**TASK GOAL**:
Copy all of the records below verbatim.

---------- RECORDS SHOWN

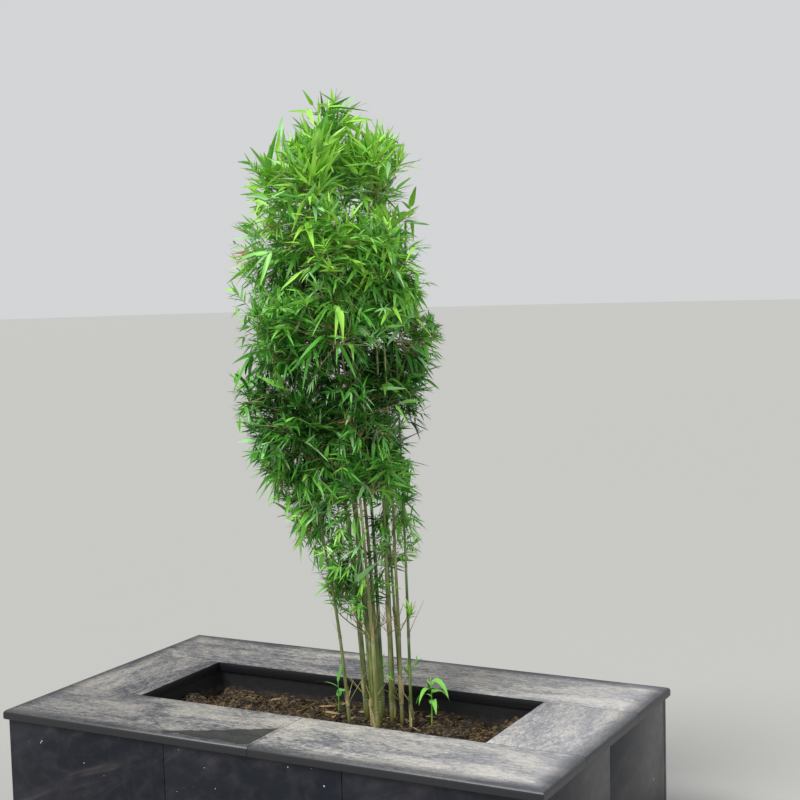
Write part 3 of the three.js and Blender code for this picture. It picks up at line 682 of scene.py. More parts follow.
def cane(index):
    """Points and faces of one cane, with its rings and its small turns at the joints."""
    joints = culm_joints(index)
    tip = TIPS[index, 2]
    plain = [h for h in np.arange(0, tip - 5, CANE_STEP) if np.min(np.abs(joints - h)) > RING_ROOM]
    stations = [(h, 1.0) for h in plain] + [(tip, 1.0)]
    stations += [(joint + rise, swell) for joint in joints for rise, swell in RING_PROFILE]
    heights, swells = np.array(sorted(stations)).T
    heights[0] = FIT
    path, radii = on_culm(index, heights)
    swing = np.interp(heights, joints + 4, [JOG * (-1) ** k for k in range(len(joints))], left=0)
    fade = np.clip((tip - heights) / JOG_BELOW_TIP, 0, 1) * np.clip(heights / JOG_FROM, 0, 1)
    side = unit(np.cross(TIPS[index] - FEET[index], UP))
    return tubes([path + side * (swing * fade)[:, None]], [radii * swells], CANE_SIDES)


# %% Bamboo cane finish
CANE_STREAK_MM, PATCH_MM = 1.6, 105
STRAW_TOP, STRAW_FULL = 0.62, 0.39


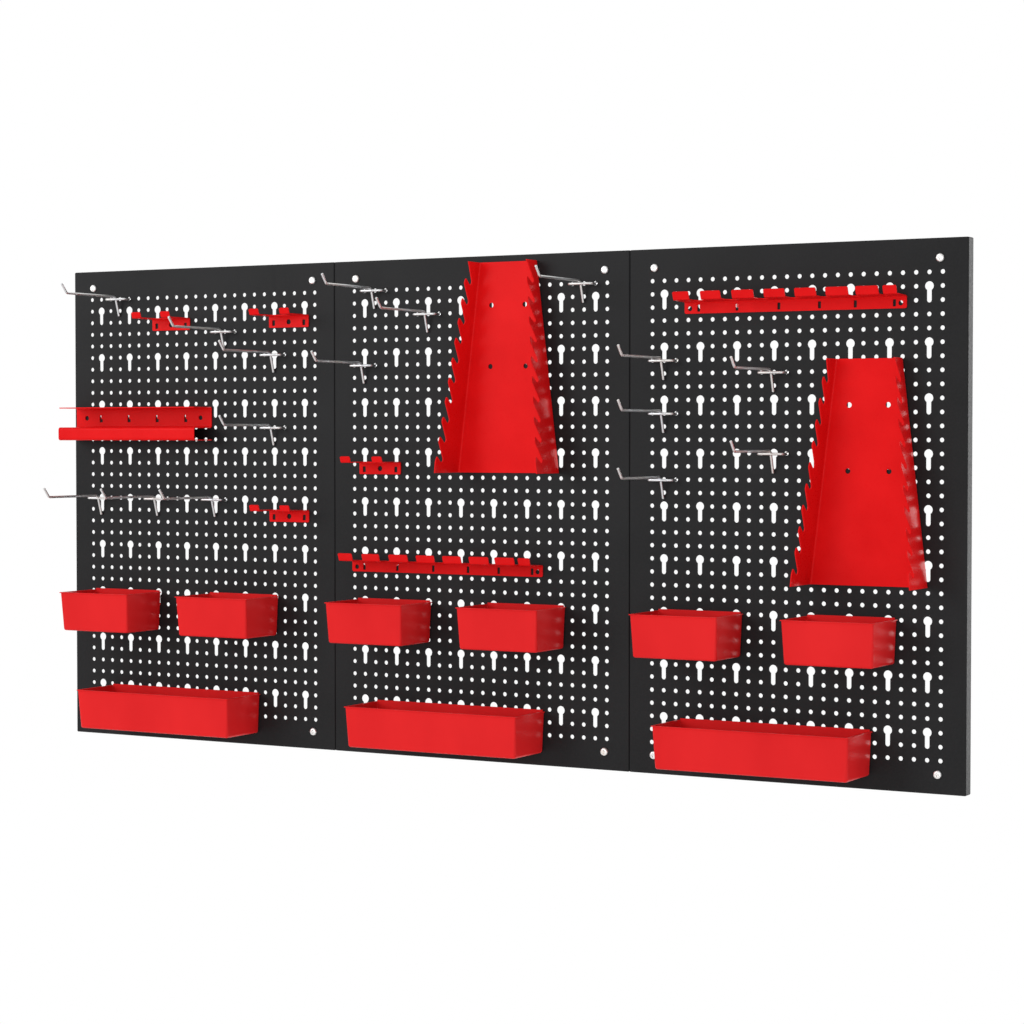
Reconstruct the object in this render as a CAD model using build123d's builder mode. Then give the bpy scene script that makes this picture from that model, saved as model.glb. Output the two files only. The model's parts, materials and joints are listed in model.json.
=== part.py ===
"""Pegboard tool wall: three perforated sheet panels, wire peg hooks, red bins, holders, racks and a shelf.

Millimetres, +Z up. The wall is the plane Y = 0 and the board faces -Y. X runs to the right.
"""

import os
from math import atan, cos, degrees

from build123d import *

# Board panels: folded sheet pans side by side
panel_width = 402.5
panel_height = 597.4
panel_pitch = 402.77
panel_depth = 15.0
panel_sheet = 1.0
panel_bend = 1.6
panel_side_names = ["left", "centre", "right"]

# Perforation grid of one panel
grid = 15.0
column_count = 24
row_count = 36
hole_dia = 5.0
key_head_dia = 10.0
key_slot_width = 5.4
key_first_column = 1
key_column_step = 3
key_first_row = 1
key_row_step = 4

# Wall screws: pan heads with a cross recess, a slim neck up to the wall and a shank into it
screw_span_x = 339.5
screw_span_z = 554.5
screw_hole_dia = 5.2
screw_head_dia = 9.4
screw_head_height = 3.0
screw_neck_dia = 4.2
screw_shank_dia = 4.6
screw_reach = 28.0
screw_tip_length = 6.0
recess_width = 1.2
recess_span = 5.2
recess_depth = 1.7

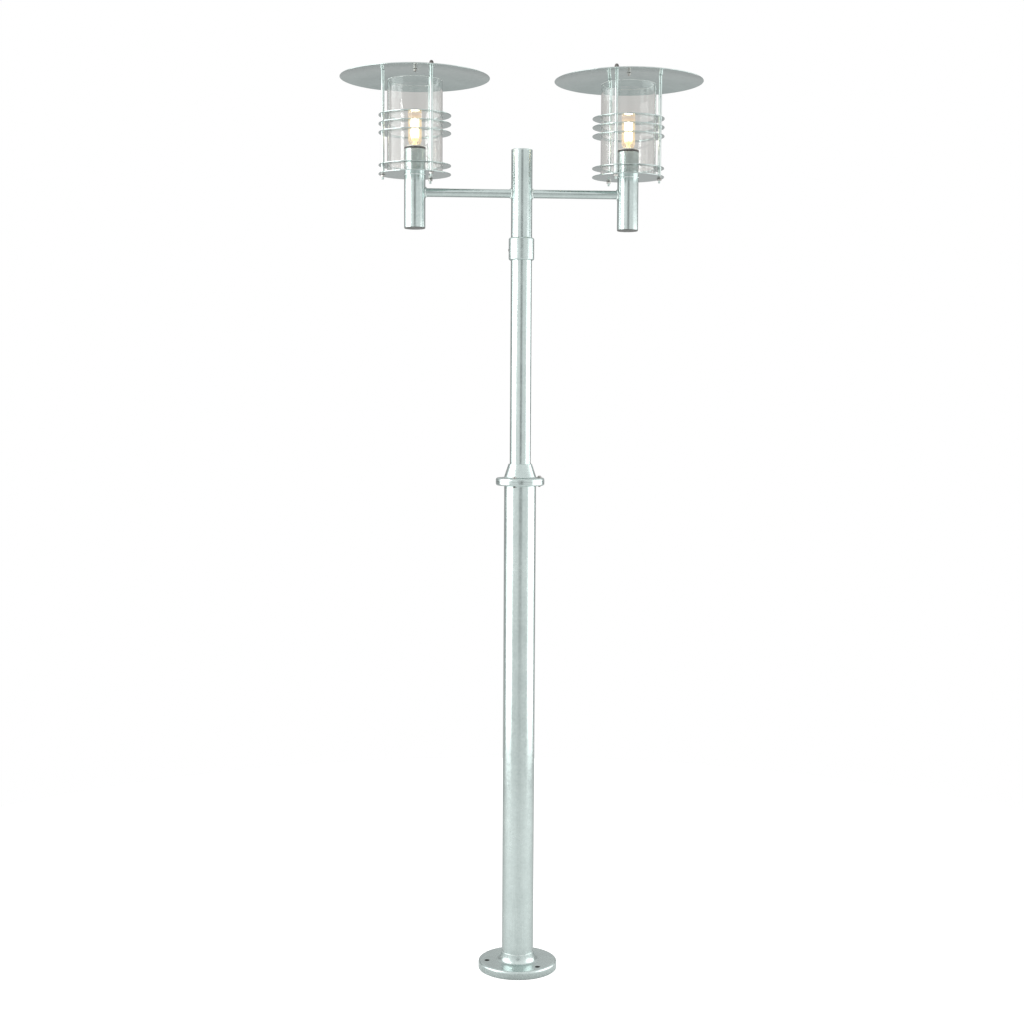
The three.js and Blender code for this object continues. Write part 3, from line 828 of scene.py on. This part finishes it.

--------------------

**ANSWER TO THIS PROBLEM**:
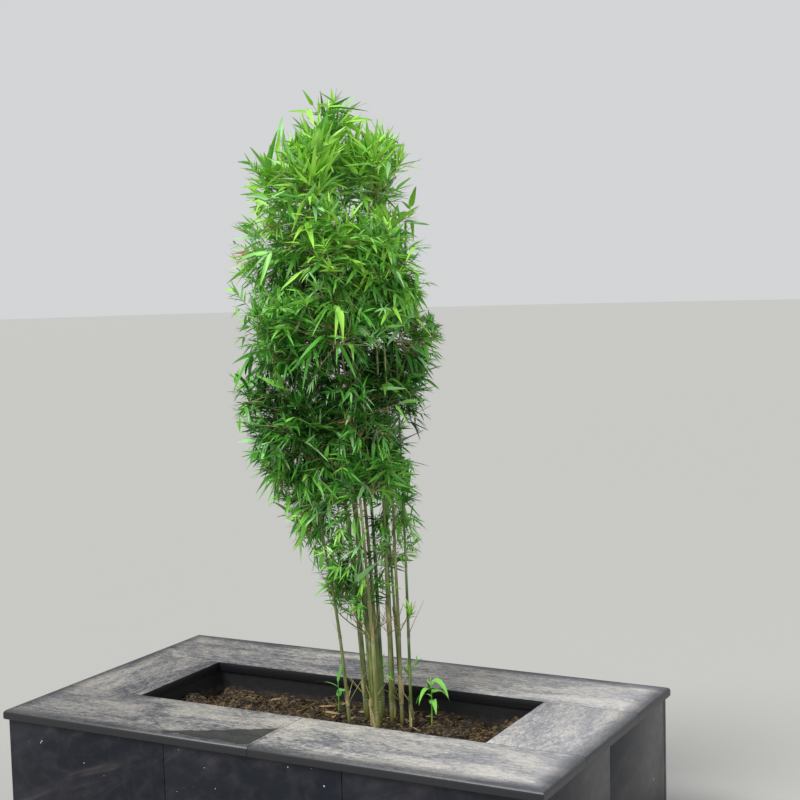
Write part 3 of the three.js and Blender code for this picture. It picks up at line 682 of scene.py. More parts follow.
def cane(index):
    """Points and faces of one cane, with its rings and its small turns at the joints."""
    joints = culm_joints(index)
    tip = TIPS[index, 2]
    plain = [h for h in np.arange(0, tip - 5, CANE_STEP) if np.min(np.abs(joints - h)) > RING_ROOM]
    stations = [(h, 1.0) for h in plain] + [(tip, 1.0)]
    stations += [(joint + rise, swell) for joint in joints for rise, swell in RING_PROFILE]
    heights, swells = np.array(sorted(stations)).T
    heights[0] = FIT
    path, radii = on_culm(index, heights)
    swing = np.interp(heights, joints + 4, [JOG * (-1) ** k for k in range(len(joints))], left=0)
    fade = np.clip((tip - heights) / JOG_BELOW_TIP, 0, 1) * np.clip(heights / JOG_FROM, 0, 1)
    side = unit(np.cross(TIPS[index] - FEET[index], UP))
    return tubes([path + side * (swing * fade)[:, None]], [radii * swells], CANE_SIDES)


# %% Bamboo cane finish
CANE_STREAK_MM, PATCH_MM = 1.6, 105
STRAW_TOP, STRAW_FULL = 0.62, 0.39


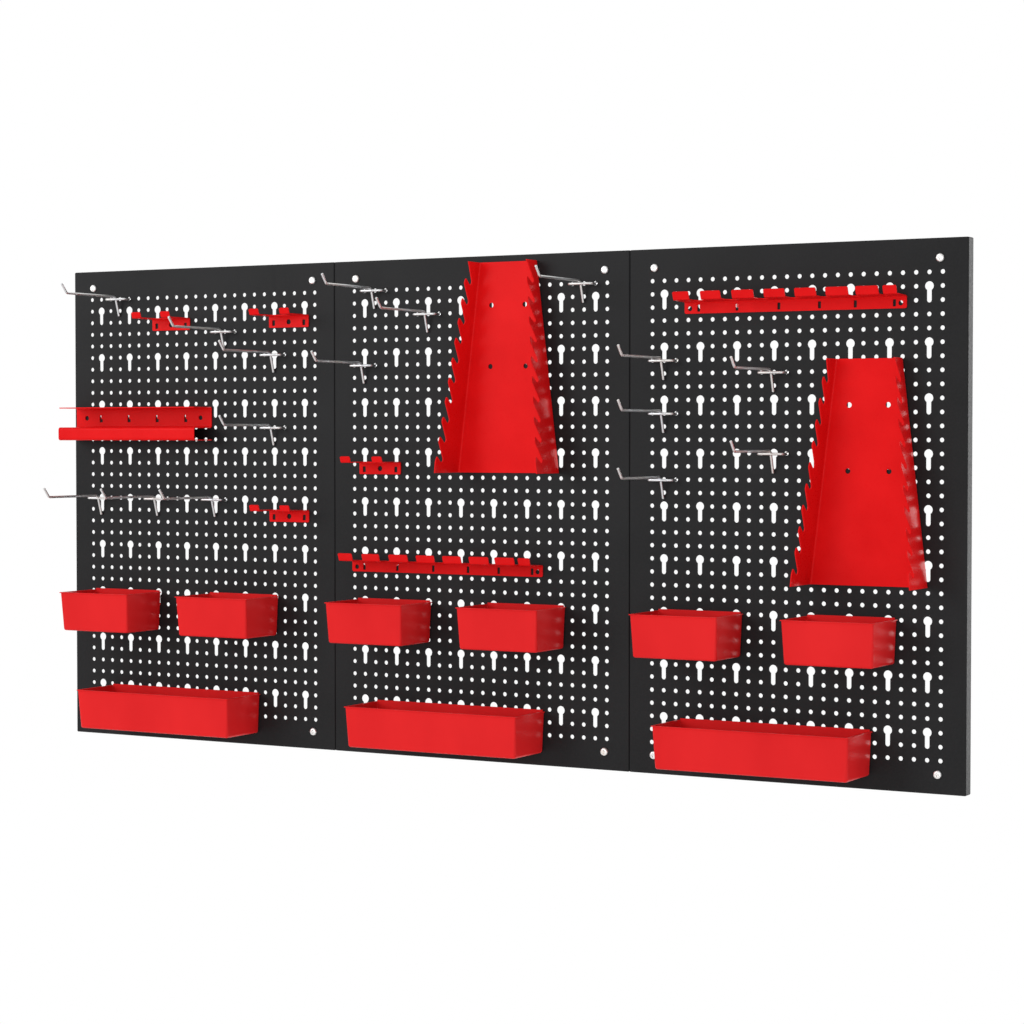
Reconstruct the object in this render as a CAD model using build123d's builder mode. Then give the bpy scene script that makes this picture from that model, saved as model.glb. Output the two files only. The model's parts, materials and joints are listed in model.json.
=== part.py ===
"""Pegboard tool wall: three perforated sheet panels, wire peg hooks, red bins, holders, racks and a shelf.

Millimetres, +Z up. The wall is the plane Y = 0 and the board faces -Y. X runs to the right.
"""

import os
from math import atan, cos, degrees

from build123d import *

# Board panels: folded sheet pans side by side
panel_width = 402.5
panel_height = 597.4
panel_pitch = 402.77
panel_depth = 15.0
panel_sheet = 1.0
panel_bend = 1.6
panel_side_names = ["left", "centre", "right"]

# Perforation grid of one panel
grid = 15.0
column_count = 24
row_count = 36
hole_dia = 5.0
key_head_dia = 10.0
key_slot_width = 5.4
key_first_column = 1
key_column_step = 3
key_first_row = 1
key_row_step = 4

# Wall screws: pan heads with a cross recess, a slim neck up to the wall and a shank into it
screw_span_x = 339.5
screw_span_z = 554.5
screw_hole_dia = 5.2
screw_head_dia = 9.4
screw_head_height = 3.0
screw_neck_dia = 4.2
screw_shank_dia = 4.6
screw_reach = 28.0
screw_tip_length = 6.0
recess_width = 1.2
recess_span = 5.2
recess_depth = 1.7

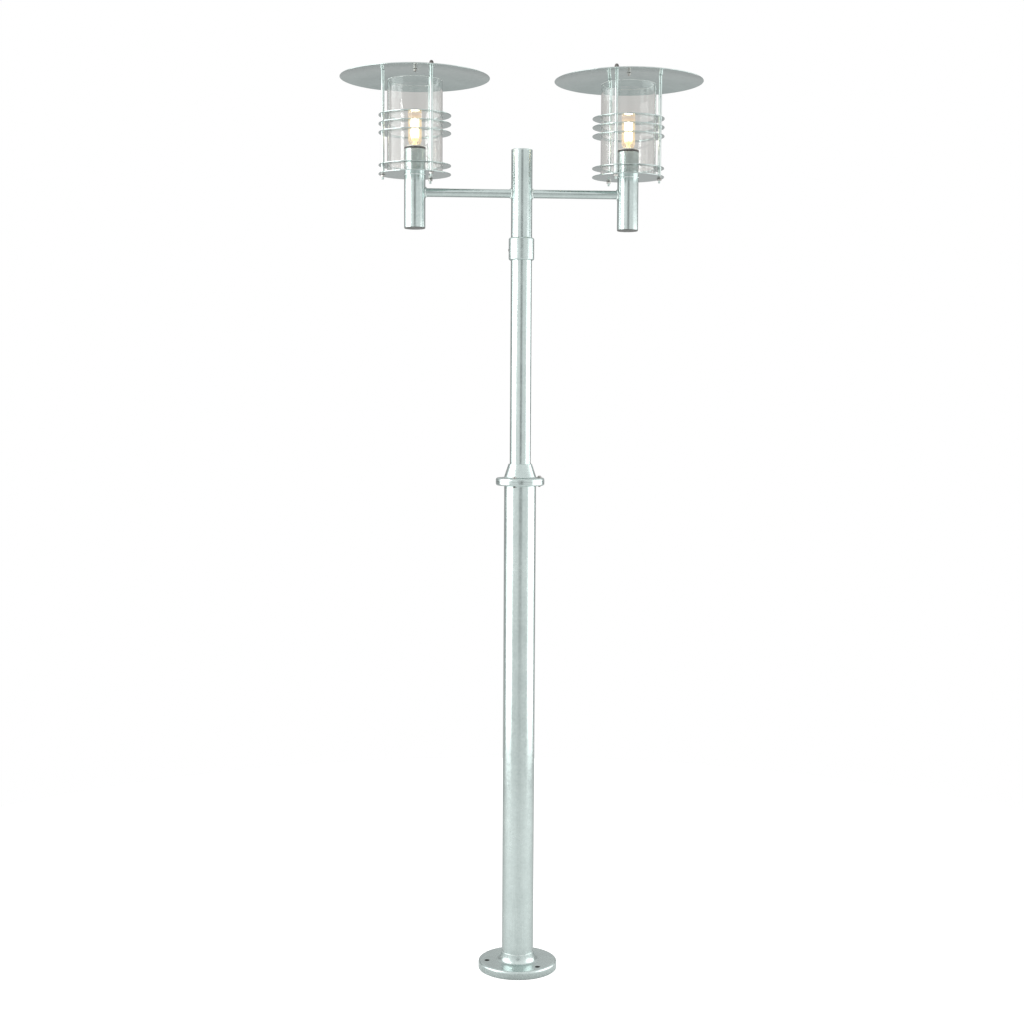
The three.js and Blender code for this object continues. Write part 3, from line 828 of scene.py on. This part finishes it.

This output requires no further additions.